Same here. I've got a 12-wk old boy who can barely stand to do his business outside before coming back in. I really thought we'd get a week or two of a thaw this month, but there's nothing yet on the horizon...


----------



## SteelCityDozer (Aug 25, 2011)

Penny LOVES the snow but when I took her outside this morning to clean off my car, she couldn't wait to get back inside. It was below zero with windchill. The only time of day she can play outside is of course while we are at work. Dozer in the other hand hates being outside ever.


----------



## Naughtona (Dec 12, 2012)

Agree on all counts! Up in Northern Minnesota we have only had a handful of days above ten degrees and the windchills are most always below zero. There are long stretches of days where we can't even take Penny for a short walk, which makes me feel so bad because I can tell she's bored. We play, run around the house, play find it, and work on tricks but it's not quite the same as running through the woods. Spring (or even 20 degree temps!) cannot come soon enough! 

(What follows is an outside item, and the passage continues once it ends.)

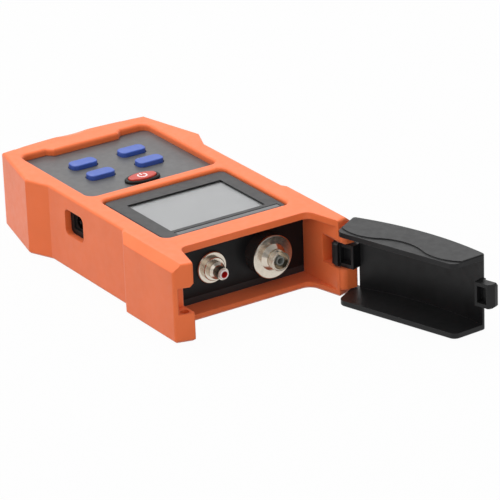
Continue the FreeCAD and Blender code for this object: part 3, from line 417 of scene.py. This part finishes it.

On the plus side, Penny LOVES when the plow trucks come rumbling past our window!


----------



## texasred (Jan 29, 2012)

I always think I would love it to snow here. Then I read these posts and change my mind. I have my back door open at the moment , and June is sunning in the yard.


----------



## R E McCraith (Nov 24, 2011)

Out the door - long gun & hunting cloths !!!!!PIKE is going 2 work - he loves it - in pj's - open the door & he does his busness - & back home again - you have 2 give them a choice - 1st choice - go 2 work - hunt - bumber drills - dead bird ? - work is what they were bred 4 - me - the fireplace looks GOOD - LOL -


----------



## Chaos911 (Oct 30, 2013)

Ya there's 'winter' and then there's 'polar vortex winter'  the wind chill is -32 where we are now. . I love snow too, but this is more like the Antarctic this year!


----------



## einspänner (Sep 8, 2012)

I'm with you TR. Whenever I start missing the beautiful snowy winters of my college days in Minnesota I hear about negative wind chills and am thankful to be back in the south. Scout, my sister, and I had a lovely lunch outside today. Is that rubbing it in too much?


----------



## Vizsla Baby (Nov 4, 2011)

And I thought it was cold here in Georgia! 

But seriously, it has been very, very cold, even here in the South. We are about to enter another horrible deep freeze until Saturday. Our dogs are fine, I'm the wimp that doesn't like to be out there with them when the wind is howling. 

Dreaming of warmer weather. 8)


----------



## MCD (May 4, 2013)

I don't know-It has been like -21 here in London Ontario. Dharma has acquired a pair of Muttlucks and has had to learn to wear them rather quickly. The poor dog can't figure out how to get off of all 4 feet and her bum at the same time. It is funny to watch her but you know it is JUST WAAAYYYY TOOO COLD! She wears as much clothing as I do when we have to go out.


----------